■ DATA EXCERPT ■
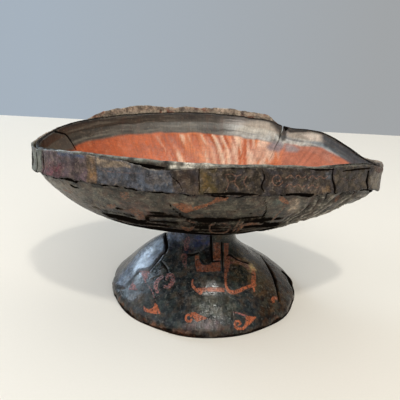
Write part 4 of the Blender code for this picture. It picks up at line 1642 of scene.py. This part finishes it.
# Thin lines scratched in the strip: scrolls and zigzags
BAND_LINES = strokes(
    (225, 175, 1.1, 231, 174, 1.2, 236, 176, 1.2, 241, 174.5, 1),
    (226, 176, 1, 228.5, 183, 1.2, 226.5, 190, 1),
    (236.5, 176.5, 1, 235, 183, 1.2, 239, 189, 1),
    (246.5, 176, 1, 244, 182.5, 1.2, 248, 189.5, 1),
    (229.5, 182, 1, 234.5, 181, 1),
    (
        282.5, 182, 1, 279, 185.5, 1.2, 274, 184.5, 1.3, 272, 180, 1.3, 274.5, 175.8, 1.3, 279, 175.6, 1.2,
        280.8, 179, 1.2, 278, 181.6, 1.1, 276, 180, 1,
    ),
    (286, 178, 1.1, 290, 175, 1.1, 294, 178, 1.1, 298, 175, 1.1, 302, 178, 1.1, 306, 175.5, 1.1),
    (308, 178.5, 1.1, 312, 175.5, 1.1, 316, 178.5, 1.1, 320, 176, 1.1, 324, 178.5, 1.1, 328, 176, 1.1),
    (286, 187, 1.1, 290, 184, 1.1, 294, 187, 1.1, 298, 184.5, 1.1, 302, 187.5, 1.1, 306, 185, 1.1),
    (308, 188, 1.1, 312, 185, 1.1, 316, 188, 1.1, 320, 185.5, 1.1),
)

# Faded lines on the strip
BAND_FADED = strokes(
    (100, 170, 0.8, 118, 172.5, 1.2, 140, 173.5, 0.8),
    (340, 178, 0.8, 348, 180, 1.2, 358, 178.5, 0.8),
)


# The studio


@dataclass(frozen=True)
class Lamp:
    """A soft studio light."""

    name: str
    place: tuple[float, float, float]  # in metres
    size: float  # width in metres
    watts: float
    colour: str

    def build(self) -> None:
        """Hangs the light, turned to the cup."""
        data = bpy.data.lights.new(self.name, "AREA")
        data.size, data.energy, data.color = self.size, self.watts, linear(self.colour)
        made = bpy.data.objects.new(self.name, data)
        made.location = self.place
        look = Vector((0.0, 0.0, 0.05)) - Vector(self.place)
        made.rotation_euler = look.to_track_quat("-Z", "Y").to_euler()
        made.visible_camera = False
        bpy.context.scene.collection.objects.link(made)


@dataclass(frozen=True)
class Studio:
    """The pale floor and the soft light that the cup is seen in."""

    lamps: tuple[Lamp, ...] = (
        Lamp("window_light", (-1.87, 1.41, 1.14), 0.75, 24.0, "#d3eaff"),
        Lamp("back_light", (0.3, 1.1, 2.3), 2.4, 14.0, "#fffaf2"),
        Lamp("left_light", (-2.0, -0.4, 1.1), 1.6, 13.0, "#f4f6ff"),
        Lamp("warm_light", (1.25, 0.98, 0.86), 0.25, 0.8, "#ffdc9e"),
        Lamp("overhead_light", (0.13, -0.44, 0.96), 0.075, 3.2, "#fffdf6"),
        Lamp("front_light", (0.3, -1.7, 1.5), 1.6, 22.0, "#fff8ee"),
    )
    floor_edge: float = 0.58  # how far behind the cup the floor ends, in metres
    floor_colour: str = "#e4ded3"
    wall_colours: tuple[str, str] = ("#a3afbb", "#9ea1a3")  # of the backdrop, at its left and right
    air_colour: str = "#9ea3a7"  # of the light from all round

    def sheet(
        self, name: str, corners: list[tuple[float, float, float]], settings: dict[str, Any]
    ) -> tuple[bpy.types.Object, bpy.types.NodeTree, bpy.types.NodeInputs]:
        """Lays or hangs a sheet of matt paper.

        Args:
            name: Name of the sheet.
            corners: Its four corners in metres.
            settings: Values for inputs of its shader.

        Returns:
            The sheet, its material's node tree, and the inputs of its shader.
        """
        data = bpy.data.meshes.new(name)
        data.from_pydata(corners, [], [(0, 1, 2, 3)])
        material = bpy.data.materials.new(name + "_paper")
        material.use_nodes = True
        inputs = material.node_tree.nodes["Principled BSDF"].inputs
        for key, value in settings.items():
            inputs[key].default_value = value
        data.materials.append(material)
        made = bpy.data.objects.new(name, data)
        bpy.context.scene.collection.objects.link(made)
        return made, material.node_tree, inputs

    def build(self) -> None:
        """Lays the floor, hangs the backdrop behind it and lights them."""
        for lamp in self.lamps:
            lamp.build()
        # Pale floor paper with a faint grain, which throws soft light up under the cup
        pale = linear(self.floor_colour)
        glow = {"Roughness": 0.75, "Emission Color": (*pale, 1.0), "Emission Strength": 0.07}
        far = self.floor_edge
        corners = [(-3.0, -3.0, 0.0), (3.0, -3.0, 0.0), (3.0, far, 0.0), (-3.0, far, 0.0)]
        floor, tree, inputs = self.sheet("floor", corners, glow)
        place = add_node(tree, "TexCoord", output="Object")
        grain = add_node(tree, "TexNoise", {"Vector": place, "Scale": 900.0, "Detail": 3.0})
        tint = {"Factor": grain, 6: (*(0.96 * part for part in pale), 1.0), 7: (*pale, 1.0)}
        tree.links.new(add_node(tree, "Mix", tint, 2, data_type="RGBA"), inputs["Base Color"])
        # Backdrop paper that glows evenly, bluer at its left
        glow = {"Base Color": (0.02, 0.02, 0.02, 1.0), "Roughness": 1.0, "Emission Strength": 1.0}
        corners = [(-5.0, 3.2, -2.0), (5.0, 3.2, -2.0), (5.0, 3.2, 2.5), (-5.0, 3.2, 2.5)]
        backdrop, tree, inputs = self.sheet("backdrop", corners, glow)
        place = add_node(tree, "TexCoord", output="Object")
        across = add_node(tree, "SeparateXYZ", {"Vector": place})
        share = add_node(tree, "MapRange", {"Value": across, 1: -1.2, 2: 1.2})
        left, right = ((*linear(colour), 1.0) for colour in self.wall_colours)
        tint = {"Factor": share, 6: left, 7: right}
        tree.links.new(add_node(tree, "Mix", tint, 2, data_type="RGBA"), inputs["Emission Color"])
        world = bpy.data.worlds.new("studio")
        world.use_nodes = True
        air = world.node_tree.nodes["Background"].inputs
        air["Color"].default_value = (*linear(self.air_colour), 1.0)
        air["Strength"].default_value = 1.0
        bpy.context.scene.world = world
        bpy.context.scene.view_settings.view_transform = "Standard"


def report(piece: bpy.types.Object) -> None:
    """Logs a piece's triangles and size.

    Args:
        piece: The piece.
    """
    piece.data.calc_loop_triangles()
    size = [round(1000 * side, 1) for side in piece.dimensions]
    log.info("%s: %d triangles, %s mm", piece.name, len(piece.data.loop_triangles), size)


def main() -> None:
    """Builds the pieces in order and puts them in the studio."""
    logging.basicConfig(level=logging.INFO, format="%(name)s %(message)s")
    sight, mouth = Sight(), Mouth()
    sight.camera()
    for piece in (StemFoot(sight), Bowl(mouth, Crack(), sight), RimBand(mouth, sight)):
        report(piece.build())
    Studio().build()


if __name__ == "__main__":
    main()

■ SET EXERCISE ■
Pick out the lines above that hold the string "scene" and show them.

■ RESULT FOR THIS TASK ■
Write part 4 of the Blender code for this picture. It picks up at line 1642 of scene.py. This part finishes it.
        bpy.context.scene.collection.objects.link(made)
        bpy.context.scene.collection.objects.link(made)
        bpy.context.scene.world = world
        bpy.context.scene.view_settings.view_transform = "Standard"